How about "within 3%, and with an average no lower than the printed weight"? That seems it would work for a lot of different levels of precision on the part of the company.

That's the correct solution for food weights, but this is sort of beyond philh's point, which is just that those you govern will adapt their behavior to the rules you put in place.

That may be enough: https://xkcd.com/810/

In US law*, restrictions on speech can be content-based (e.g. banning white supremacist content, even if it's polite) or content-neutral (e.g. banning insults by anyone). I think it maps rather well onto what you're describing and is a better dichotomy than libertarian vs. non-libertarian.

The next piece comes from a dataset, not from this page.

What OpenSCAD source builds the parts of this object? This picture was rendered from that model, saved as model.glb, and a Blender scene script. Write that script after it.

• Source: https://lawshelf.com/courseware/entry/limitations-on-expression

[-]lmn7y-30

In this approach, you concede a need to at least occasionally intervene in a particular kind of dispute such as banning the white supremacists

Another problem with this is what does one mean by "white supremacists"? The definition used by the people who most advocate banning them tends to include anyone who believes in certain statements about the differences between races that are almost certainly true. For example, how race correlates with IQ. This is especially a problem for a forum that wants to be "rational".

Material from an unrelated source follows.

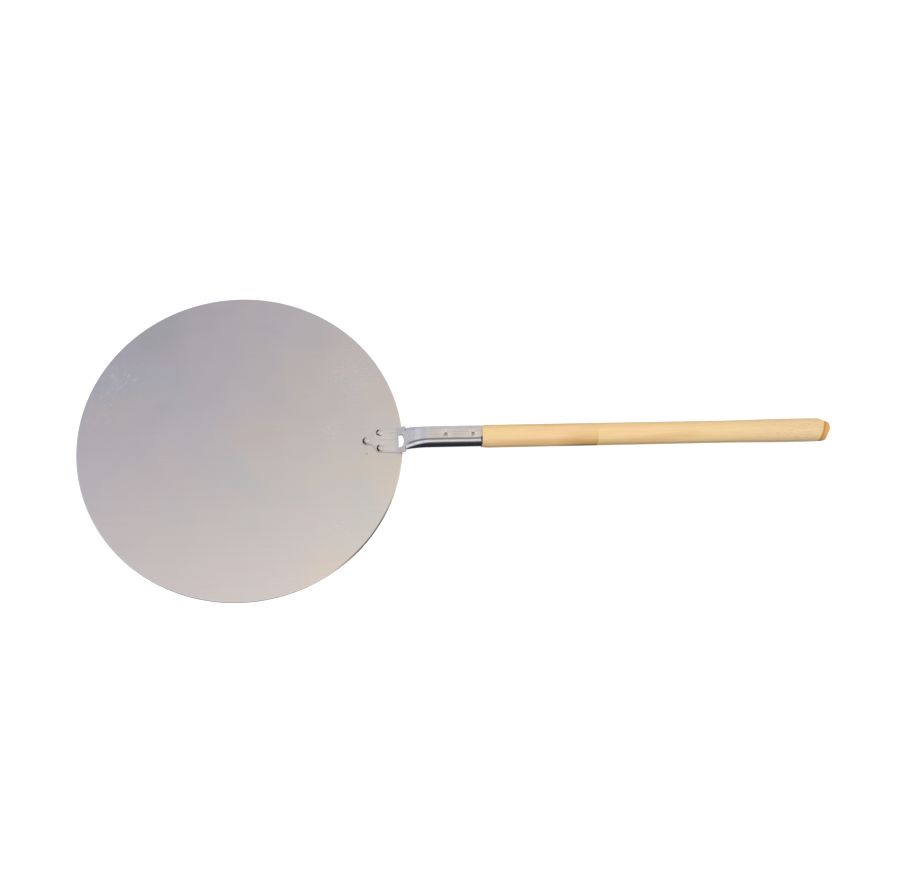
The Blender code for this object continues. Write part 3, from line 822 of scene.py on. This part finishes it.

Yeah. Two decisions must be made: Do I want to ban ideology X? Is comment Y an example of ideology X?

So even if you could somehow reach a consensus about which ideologies are banned and which are not, users will continue their wars by arguing whether given comment is an example (or a "dog whistle" for) one of the banned ideologies. If you interpret it too literally, everything you banned will come back, only the users will avoid using certain keywords, sometimes openly mocking the moderation system. Interpreting it otherwise will force you to express opinions on thousand topics, and any decision will seem biased in favor of some side.

Sorry for the downvote (because I'm guessing you weren't trying to needlessly debate the specific example you mention), but it seems pretty obvious that any 'formal' policy (i.e. 'laws') will create an opportunity for 'lawyering', e.g. arguing about the definition of specific formal terms.